### Instructions for the task
Output every line of the data exactly as it appears.

### Available data
○ ○ ○ ○ ○
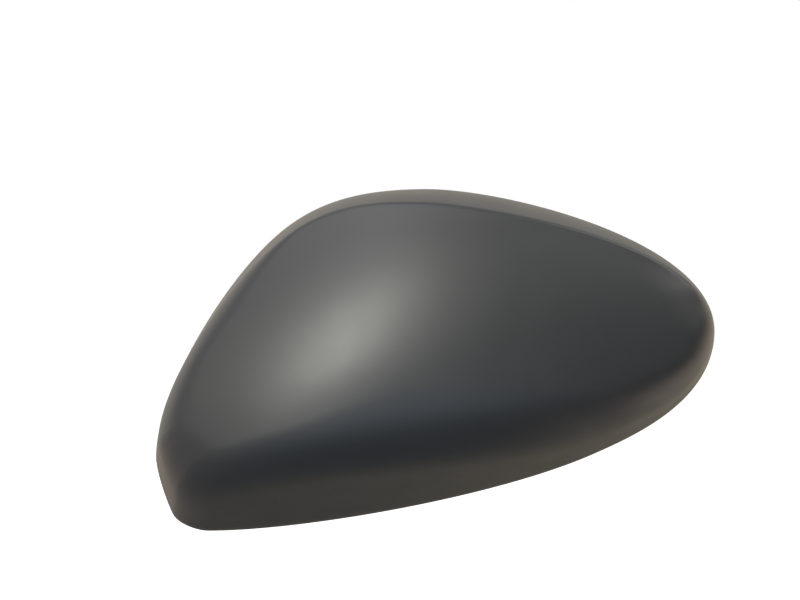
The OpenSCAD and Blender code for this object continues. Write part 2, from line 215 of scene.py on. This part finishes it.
class Columns:
    """Strips of the shell, each from one rim point to the apex.

    In them h is 1 on the wall and 0 on the axis.
    """

    def __init__(self, span_steps):
        u = np.concatenate([i + np.arange(n) / n for i, n in enumerate(span_steps)])
        self.rim, self.run = (v[:, None] for v in rim_place(u))
        self.radius, self.roll, self.margin = edge_shape(u).T[..., None]

    def arm(self, d):
        return self.rim + wall_move(self.rim, d) - AXIS_PLACE

    def place(self, h, d):
        return AXIS_PLACE + h[..., None] * self.arm(d)

    def reach(self, d):
        """Distance of the wall from the axis, square to the wall."""
        run = self.run * (1 - section_shrink(self.rim, d))
        rate = wall_rate(self.rim, d)
        out = np.stack([-run[..., 1], run[..., 0],
                        run[..., 1] * rate[..., 0] - run[..., 0] * rate[..., 1]], -1)
        return (self.arm(d) * out[..., :2]).sum(-1) / np.linalg.norm(out, axis=-1)

    def wall_and_crown(self, h, d, inset):
        place = self.place(h, d)
        depth, steepness = crown(place[..., 0], place[..., 1])
        arm = np.linalg.norm(self.arm(d), axis=-1)
        wall = (h - 1) * arm
        roll = self.roll * np.clip(1 + wall / self.margin, 0, 2) ** 2
        return wall + inset * arm / self.reach(d), (d + roll - depth) / steepness + inset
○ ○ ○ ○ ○
### Answer for the task
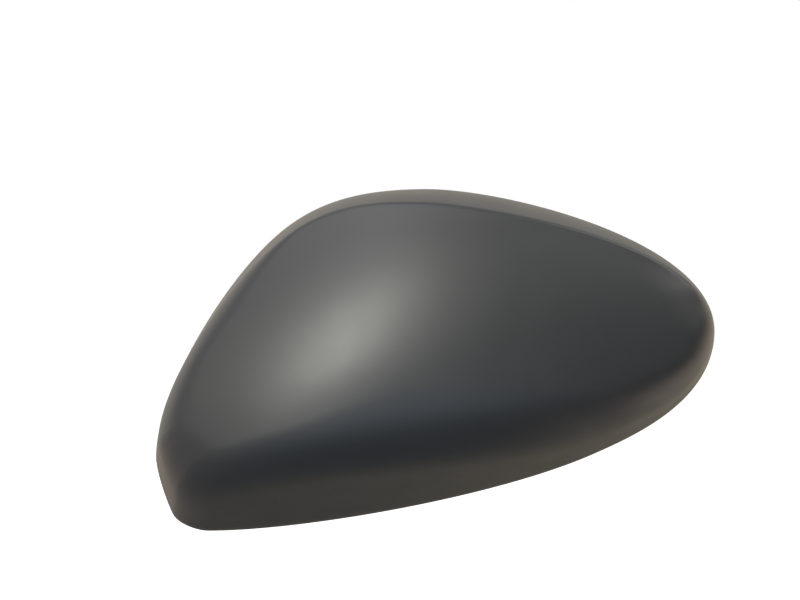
The OpenSCAD and Blender code for this object continues. Write part 2, from line 215 of scene.py on. This part finishes it.
class Columns:
    """Strips of the shell, each from one rim point to the apex.

    In them h is 1 on the wall and 0 on the axis.
    """

    def __init__(self, span_steps):
        u = np.concatenate([i + np.arange(n) / n for i, n in enumerate(span_steps)])
        self.rim, self.run = (v[:, None] for v in rim_place(u))
        self.radius, self.roll, self.margin = edge_shape(u).T[..., None]

    def arm(self, d):
        return self.rim + wall_move(self.rim, d) - AXIS_PLACE

    def place(self, h, d):
        return AXIS_PLACE + h[..., None] * self.arm(d)

    def reach(self, d):
        """Distance of the wall from the axis, square to the wall."""
        run = self.run * (1 - section_shrink(self.rim, d))
        rate = wall_rate(self.rim, d)
        out = np.stack([-run[..., 1], run[..., 0],
                        run[..., 1] * rate[..., 0] - run[..., 0] * rate[..., 1]], -1)
        return (self.arm(d) * out[..., :2]).sum(-1) / np.linalg.norm(out, axis=-1)

    def wall_and_crown(self, h, d, inset):
        place = self.place(h, d)
        depth, steepness = crown(place[..., 0], place[..., 1])
        arm = np.linalg.norm(self.arm(d), axis=-1)
        wall = (h - 1) * arm
        roll = self.roll * np.clip(1 + wall / self.margin, 0, 2) ** 2
        return wall + inset * arm / self.reach(d), (d + roll - depth) / steepness + inset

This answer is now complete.